SHORT PROBLEM:
Print all the entries verbatim.

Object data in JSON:

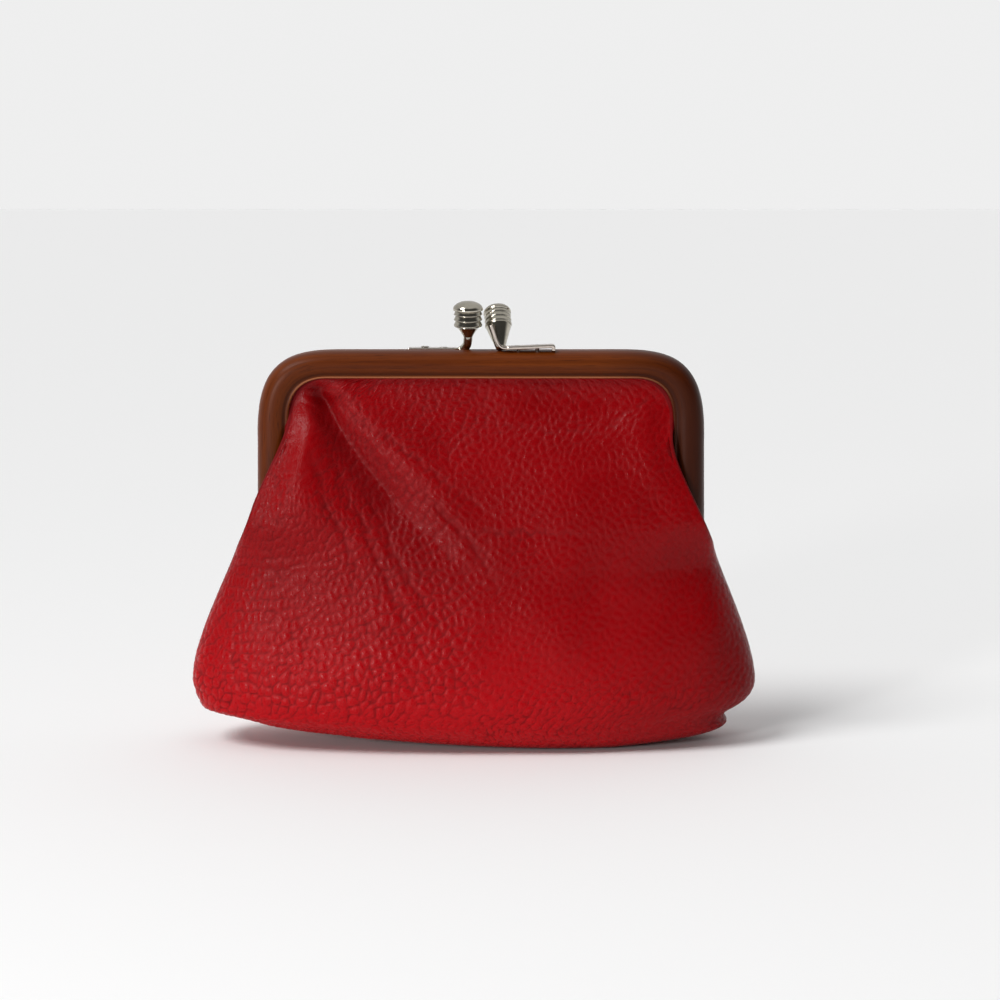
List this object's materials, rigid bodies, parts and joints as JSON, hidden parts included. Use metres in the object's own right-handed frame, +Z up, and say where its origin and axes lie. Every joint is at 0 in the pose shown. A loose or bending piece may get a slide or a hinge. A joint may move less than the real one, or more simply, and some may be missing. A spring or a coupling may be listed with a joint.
{
  "type": "coin purse",
  "caption": "Soft leather coin purse hung in a two-part wooden frame that hinges open at the sides and is held shut by a kiss-lock ball clasp.",
  "frame": {"origin": "On the ground, under the middle of the pouch.", "axes": "+X is the purse's right along its length, +Y points to its back and +Z up. The mouth hinges about the X axis at Z 54.5 mm."},
  "size_m": [0.1524, 0.044, 0.119],
  "materials": {
    "wood_frame": "stained and satin varnished",
    "leather_red": "soft pebbled grain, semi-gloss",
    "lining_cloth": "plain woven cotton",
    "clasp_nickel": "polished dark nickel",
    "hinge_nickel": "nickel plated, semi-gloss",
    "screw_steel": "turned steel",
    "paper_cord": "twisted kraft paper",
    "seam_thread": "twisted thread"
  },
  "bodies": {
    "pouch": {"front_leather_lower": "leather_red", "rear_leather_lower": "leather_red", "front_lining_lower": "lining_cloth", "rear_lining_lower": "lining_cloth", "side_seam_thread_left": "seam_thread", "side_seam_thread_right": "seam_thread", "bottom_seam_thread": "seam_thread"},
    "front_half": {"front_frame": "wood_frame", "front_paper_cord": "paper_cord", "front_leather_upper": "leather_red", "front_lining_upper": "lining_cloth", "front_clasp_strap": "clasp_nickel", "front_clasp_screw_1": "screw_steel", "front_clasp_screw_2": "screw_steel", "front_hinge_leaf_left": "hinge_nickel", "front_leaf_screw_left_1": "screw_steel", "front_leaf_screw_left_2": "screw_steel", "front_hinge_leaf_right": "hinge_nickel", "front_leaf_screw_right_1": "screw_steel", "front_leaf_screw_right_2": "screw_steel"},
    "rear_half": {"rear_frame": "wood_frame", "rear_paper_cord": "paper_cord", "rear_leather_upper": "leather_red", "rear_lining_upper": "lining_cloth", "rear_clasp_strap": "clasp_nickel", "rear_clasp_screw_1": "screw_steel", "rear_clasp_screw_2": "screw_steel", "rear_hinge_leaf_left": "hinge_nickel", "rear_leaf_screw_left_1": "screw_steel", "rear_leaf_screw_left_2": "screw_steel", "rear_hinge_leaf_right": "hinge_nickel", "rear_leaf_screw_right_1": "screw_steel", "rear_leaf_screw_right_2": "screw_steel", "hinge_pin_left": "screw_steel", "hinge_pin_right": "screw_steel"},
    "front_clasp": {"front_clasp_stem": "clasp_nickel", "front_clasp_ball": "clasp_nickel"},
    "rear_clasp": {"rear_clasp_stem": "clasp_nickel", "rear_clasp_ball": "clasp_nickel"}
  },
  "joints": [
    {"name": "front_open", "type": "hinge", "parent": "pouch", "child": "front_half", "pos_m": [0, 0, 0.0545], "axis": [1, 0, 0], "range_deg": [0, 45]},
    {"name": "rear_open", "type": "hinge", "parent": "pouch", "child": "rear_half", "pos_m": [0, 0, 0.0545], "axis": [1, 0, 0], "range_deg": [-45, 0]},
    {"name": "front_clasp_flex", "type": "hinge", "parent": "front_half", "child": "front_clasp", "pos_m": [0.0065, -0.003, 0.10735], "axis": [0, 1, 0], "range_deg": [0, 4], "stiffness_Nm_per_rad": 0.05},
    {"name": "rear_clasp_flex", "type": "hinge", "parent": "rear_half", "child": "rear_clasp", "pos_m": [-0.0065, 0.003, 0.10735], "axis": [0, -1, 0], "range_deg": [0, 4], "stiffness_Nm_per_rad": 0.05}
  ],
  "couplings": [
    {"joint": "rear_open", "follows": "front_open", "ratio": -1}
  ]
}
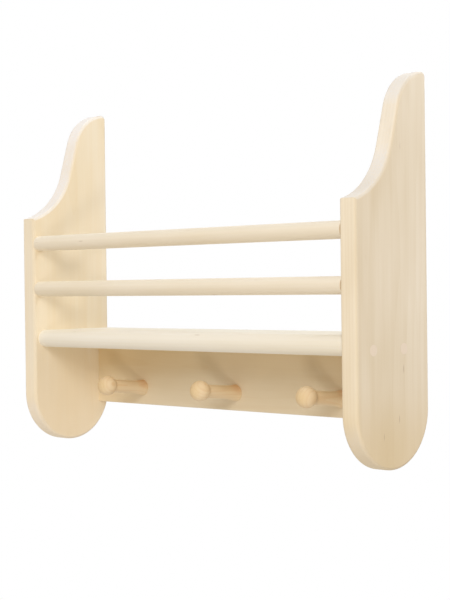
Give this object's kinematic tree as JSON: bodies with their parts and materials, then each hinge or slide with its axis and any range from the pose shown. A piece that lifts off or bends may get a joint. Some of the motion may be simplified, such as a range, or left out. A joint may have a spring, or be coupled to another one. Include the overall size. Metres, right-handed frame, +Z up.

THE SOLUTION:
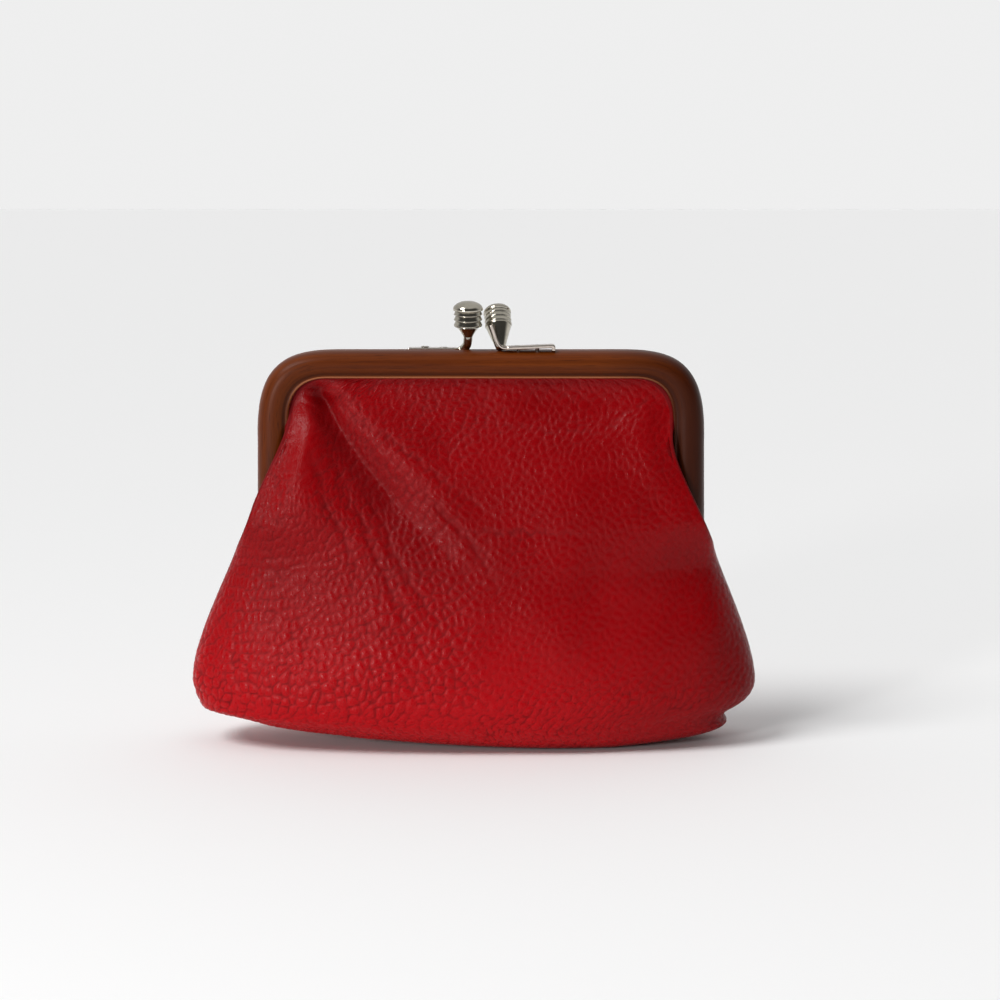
List this object's materials, rigid bodies, parts and joints as JSON, hidden parts included. Use metres in the object's own right-handed frame, +Z up, and say where its origin and axes lie. Every joint is at 0 in the pose shown. A loose or bending piece may get a slide or a hinge. A joint may move less than the real one, or more simply, and some may be missing. A spring or a coupling may be listed with a joint.
{
  "type": "coin purse",
  "caption": "Soft leather coin purse hung in a two-part wooden frame that hinges open at the sides and is held shut by a kiss-lock ball clasp.",
  "frame": {"origin": "On the ground, under the middle of the pouch.", "axes": "+X is the purse's right along its length, +Y points to its back and +Z up. The mouth hinges about the X axis at Z 54.5 mm."},
  "size_m": [0.1524, 0.044, 0.119],
  "materials": {
    "wood_frame": "stained and satin varnished",
    "leather_red": "soft pebbled grain, semi-gloss",
    "lining_cloth": "plain woven cotton",
    "clasp_nickel": "polished dark nickel",
    "hinge_nickel": "nickel plated, semi-gloss",
    "screw_steel": "turned steel",
    "paper_cord": "twisted kraft paper",
    "seam_thread": "twisted thread"
  },
  "bodies": {
    "pouch": {"front_leather_lower": "leather_red", "rear_leather_lower": "leather_red", "front_lining_lower": "lining_cloth", "rear_lining_lower": "lining_cloth", "side_seam_thread_left": "seam_thread", "side_seam_thread_right": "seam_thread", "bottom_seam_thread": "seam_thread"},
    "front_half": {"front_frame": "wood_frame", "front_paper_cord": "paper_cord", "front_leather_upper": "leather_red", "front_lining_upper": "lining_cloth", "front_clasp_strap": "clasp_nickel", "front_clasp_screw_1": "screw_steel", "front_clasp_screw_2": "screw_steel", "front_hinge_leaf_left": "hinge_nickel", "front_leaf_screw_left_1": "screw_steel", "front_leaf_screw_left_2": "screw_steel", "front_hinge_leaf_right": "hinge_nickel", "front_leaf_screw_right_1": "screw_steel", "front_leaf_screw_right_2": "screw_steel"},
    "rear_half": {"rear_frame": "wood_frame", "rear_paper_cord": "paper_cord", "rear_leather_upper": "leather_red", "rear_lining_upper": "lining_cloth", "rear_clasp_strap": "clasp_nickel", "rear_clasp_screw_1": "screw_steel", "rear_clasp_screw_2": "screw_steel", "rear_hinge_leaf_left": "hinge_nickel", "rear_leaf_screw_left_1": "screw_steel", "rear_leaf_screw_left_2": "screw_steel", "rear_hinge_leaf_right": "hinge_nickel", "rear_leaf_screw_right_1": "screw_steel", "rear_leaf_screw_right_2": "screw_steel", "hinge_pin_left": "screw_steel", "hinge_pin_right": "screw_steel"},
    "front_clasp": {"front_clasp_stem": "clasp_nickel", "front_clasp_ball": "clasp_nickel"},
    "rear_clasp": {"rear_clasp_stem": "clasp_nickel", "rear_clasp_ball": "clasp_nickel"}
  },
  "joints": [
    {"name": "front_open", "type": "hinge", "parent": "pouch", "child": "front_half", "pos_m": [0, 0, 0.0545], "axis": [1, 0, 0], "range_deg": [0, 45]},
    {"name": "rear_open", "type": "hinge", "parent": "pouch", "child": "rear_half", "pos_m": [0, 0, 0.0545], "axis": [1, 0, 0], "range_deg": [-45, 0]},
    {"name": "front_clasp_flex", "type": "hinge", "parent": "front_half", "child": "front_clasp", "pos_m": [0.0065, -0.003, 0.10735], "axis": [0, 1, 0], "range_deg": [0, 4], "stiffness_Nm_per_rad": 0.05},
    {"name": "rear_clasp_flex", "type": "hinge", "parent": "rear_half", "child": "rear_clasp", "pos_m": [-0.0065, 0.003, 0.10735], "axis": [0, -1, 0], "range_deg": [0, 4], "stiffness_Nm_per_rad": 0.05}
  ],
  "couplings": [
    {"joint": "rear_open", "follows": "front_open", "ratio": -1}
  ]
}
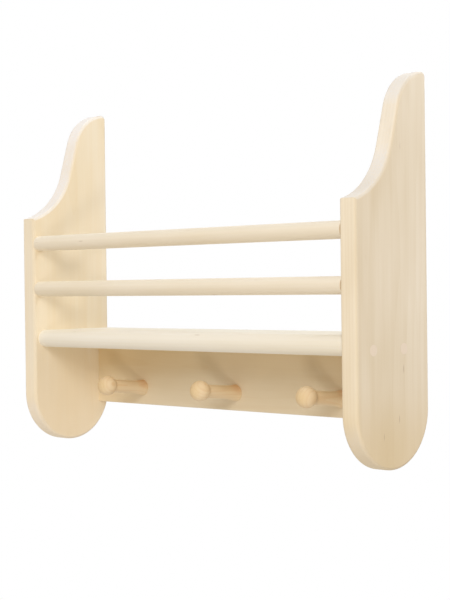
Give this object's kinematic tree as JSON: bodies with their parts and materials, then each hinge or slide with its axis and any range from the pose shown. A piece that lifts off or bends may get a joint. Some of the motion may be simplified, such as a range, or left out. A joint may have a spring, or be coupled to another one. Include the overall size. Metres, right-handed frame, +Z up.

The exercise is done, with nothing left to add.